On JACOD-PROTTER I read:
To show that $M_n$ converges to $M_{\infty}$ in $\mathcal{L}^1$, define \begin{equation} f_c (x) = \begin{cases} \hspace{0.3cm}c & \text{if} & x>c\\ \hspace{0.3cm}x & \text{if} & |x|\leq c\\ -c & \text{if} & x < -c \end{cases} \end{equation} Then, $f$ is Lipschitz (that is, there exists a real constant $c\geq0$ s.t. $\forall x_1$, $x_2 \in \mathbb{R}\hspace{0.3cm} |f_c(x_1)-f_c(x_2)| \leq c|x_1-x_2|$). BY THE UNIFORM INTEGRABILITY, THERE EXISTS $c$ SUFFICIENTLY LARGE THAT FOR $\epsilon>0$ GIVEN, IT HOLDS THAT: \begin{equation} \mathbb{E}\{|f_c(M_n)-M_n|\}<\frac{\epsilon}{3}\text{,}\hspace{0.3cm} \text{all} \hspace{0.1cm} n\text{;} \end{equation} \begin{equation} \mathbb{E}\{|f_c(M_{\infty})-M_{\infty}|\}<\frac{\epsilon}{3} \end{equation} Since $\lim M_n = M_{\infty}$ a.s., we have $\lim\limits_{n\rightarrow\infty}f_c(M_n)=f_c(M_{\infty})$, so by Lebesgue's Dominated Convergence Theorem, for $n\geq N$ ($N$ large enough): \begin{equation} \mathbb{E}\{|f_c(M_n)-f_c(M_{\infty})|\}<\frac{\epsilon}{3} \end{equation} THEREFORE, USING THE THREE ABOVE INEQUALITIES, ONE GETS: \begin{equation} \mathbb{E}\{|M_n-M_{\infty}|\}<\epsilon\text{,}\hspace{0.2cm}\text{for}\hspace{0.1cm} n\geq N \end{equation} which is equivalent to stating that $\lim\limits_{n\rightarrow\infty}\mathbb{E}\{|M_n-M_{\infty}|\}=0$, that is $M_n\rightarrow M_{\infty}$ in $\mathcal{L}^1$.
$\blacksquare$
There are two points I cannot clearly understand in JACOD-PROTTER quoted proof part:
- (FIRST PART IN BOLD CAPITAL LETTERS): Why do the first two inequalities follow from application of uniform integrability of $M_n$? I thought that they were just a consequence of the above defined Lipschitz function $f_c(x)$, such that, for a sufficiently large $c$, $f_c(M_n)=M_n$ and $f_c(M_{\infty})=M_{\infty}$. So, why are the first two inequalities a consequence of uniform integrability nature of $M_n$ and how the Lipsich function $f_c(x)$ is involved in the application of the definition of uniform integrability of a subset (defined above as well, at the beginning), which is $(M_n)$ in our case?;
- (SECOND PART IN BOLD CAPITAL LETTERS): Why if I sum both sides of the first three inequalities above, on l.h.s. I get $\mathbb{E}\{|M_n-M_{\infty}|\}$, that is why $\mathbb{E}\{|f_c(M_n)-M_n|\}+\mathbb{E}\{|f_c(M_{\infty})-M_{\infty}|\}+\mathbb{E}\{|f_c(M_n)-f_c(M_{\infty})|\}=\mathbb{E}\{|M_n-M_{\infty}|\}$?.
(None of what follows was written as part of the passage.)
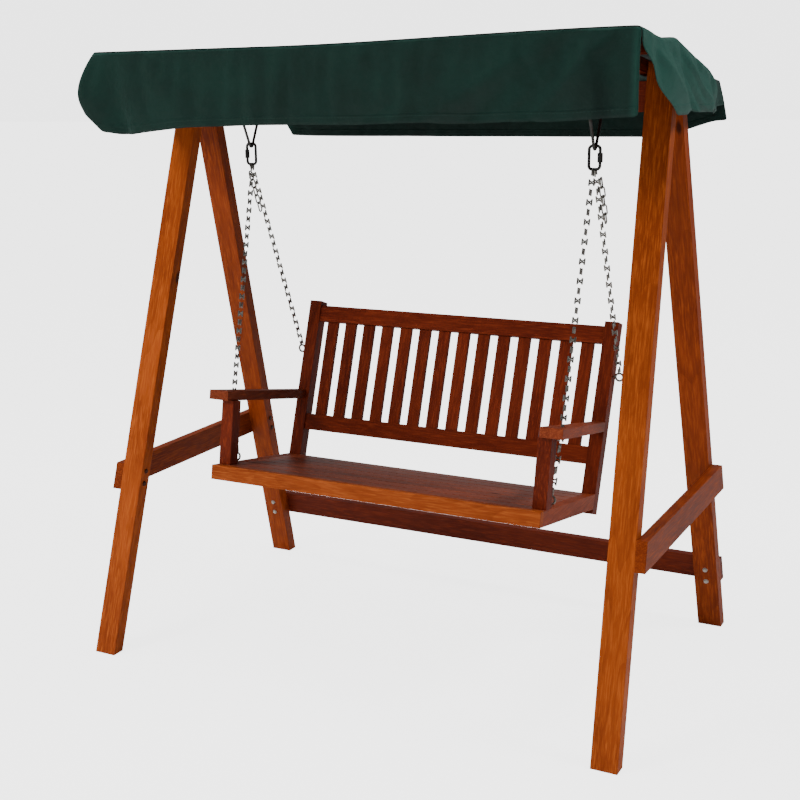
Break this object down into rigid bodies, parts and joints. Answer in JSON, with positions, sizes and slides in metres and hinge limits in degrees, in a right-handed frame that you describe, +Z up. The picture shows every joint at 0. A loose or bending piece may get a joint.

Re your 1st question (since the 2nd question has been already answered):
By definition, we have $f_c(x)=x$ for all $|x| \leq c$ and $f_c(x)=\pm c$ for $|x| > c$. Thus, $$|f_c(x)-x| \leq (|x|+c) 1_{|x| > c} \leq 2|x| 1_{|x| >c}.$$ Using this identity for $x=M_n(\omega)$ gives $$|f_c(M_n)-M_n| \leq 2|M_n| 1_{|M_n|>c}.$$ Taking expectation we find that $$\mathbb{E}(|f_c(M_n)-M_n|) \leq 2 \mathbb{E}(|M_n| 1_{|M_n|>c}).$$ Since $(M_n)_{n \in \mathbb{N}}$ is uniformly integrable, the right-hand side is smaller than $\frac{\epsilon}{3}$ (uniformly in $n$) for some sufficiently large constant $c=c(\epsilon)$. For $M_{\infty}$ we can use the same reasoning (recalling that $\{X\}$ is uniformly integrable for any $X \in L^1$).